What a Workers' Comp insurance carrier must prove to stop benefits to undocumented workers was examined recently in the matter of Ortiz v. Workers' Compensation Appeal Board. Since the employer of an injured worker who fell from a ladder and fractured his leg and ankle had no Workers' Comp insurance, the injured worker filed a Claim Petition against the Uninsured Employers' Guaranty Fund (UEGF).

During the litigation before the Workers' Compensation Judge (WCJ), the injured worker went back to work on a part-time basis. The WCJ granted the Claim Petition and awarded ongoing Workers' Comp benefits, based on the injured worker's earnings.

Subsequently, the UEGF filed a Petition for Suspension, alleging that the injured worker was not legally able to work in this Country, and was capable of some employment, making him ineligible for continued PA Workers' Compensation benefits. According to the Commonwealth Court, a suspension of benefits is proper when a Claimant's loss of earning power is caused by his status as an unauthorized alien and not his work injury.



Temporary employee entitled to maximum benefits - Tennessee

A staffing agency employee, who developed severe carpal tunnel syndrome in his right hand after three weeks on a temporary job, underwent surgery and was released to return to work with no restrictions, and assigned a 4% permanent medical impairment rating. As a result of the injury, the temporary assignment was ended and the staffing agency terminated the injured employee as part of its standard business practice.

The employee went on to work as a security guard at an ammunition manufacturing firm. Under Tennessee law, workers whose employers return them to a wage less than what they earned at the time of injury are eligible for maximum benefits of up to six times their medical impairment rating. In Timmy Dale Britt v. Dyer's Employment Agency, the Tennessee Supreme Court unanimously reversed a decision of the Special Workers' Compensation Appeals Panel that held the staffing agency could not be faulted for the employer's termination of the temporary employee. According to the Supreme Court, "The relevant inquiry is whether the pre-injury employer returned the injured employee to work at a wage equal to or greater than the pre-injury wage." Tennessee Workers' Comp law does not distinguish between temporary and permanent employees.



Appellate Court refuses to adopt the Substantially Certain Rule related to intentional torts - Tennessee

In Rodgers v. GCA Servs. Group, Inc the requirement that janitorial employees work for extended periods of time in close proximity to mold, mildew and other hazardous conditions after the discovery of standing water, mildew, mold and other potential contaminants was not sufficient to open the employer to intentional tort liability, held a Tennessee appellate court recently.

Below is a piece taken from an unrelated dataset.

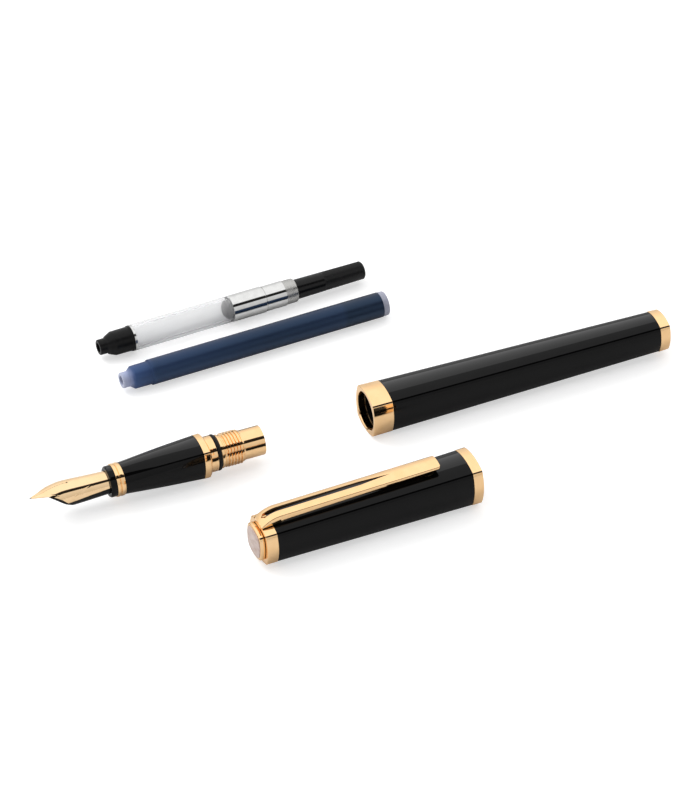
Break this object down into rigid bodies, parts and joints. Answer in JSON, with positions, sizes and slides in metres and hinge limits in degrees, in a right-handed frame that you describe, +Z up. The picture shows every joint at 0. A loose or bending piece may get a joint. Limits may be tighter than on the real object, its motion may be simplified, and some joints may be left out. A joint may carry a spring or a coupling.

Acknowledging that a number of other jurisdictions had adopted the "substantially certain" exception to intentionality, the Tennessee court indicated that prior court decisions within the state had refused to do so.



Workers' Compensation exclusive remedy for custodian who suffered emotional distress after cleaning up student's suicide - Washington

Workers' Compensation is the exclusive remedy for a school custodian who sued for emotional distress after she cleaned up the scene of a student's suicide, a Washington appellate court ruled. The custodian recognized the victim and also picked up a book bag containing a bomb that was detonated by a bomb squad, cleaned up the memorials to the student and was distressed by the crying of students in grief counseling sessions.

The custodian sued the school district and the superintendent in May 2007, claiming intentional and negligent infliction of emotional distress. After a series of appeals, a trial court found and the Court of Appeals agreed, that Workers' Comp was the exclusive remedy. The court concluded that one traumatic event rather than several caused the PTSD, which classified her condition as an industrial accident under Washington's Industrial Insurance Act.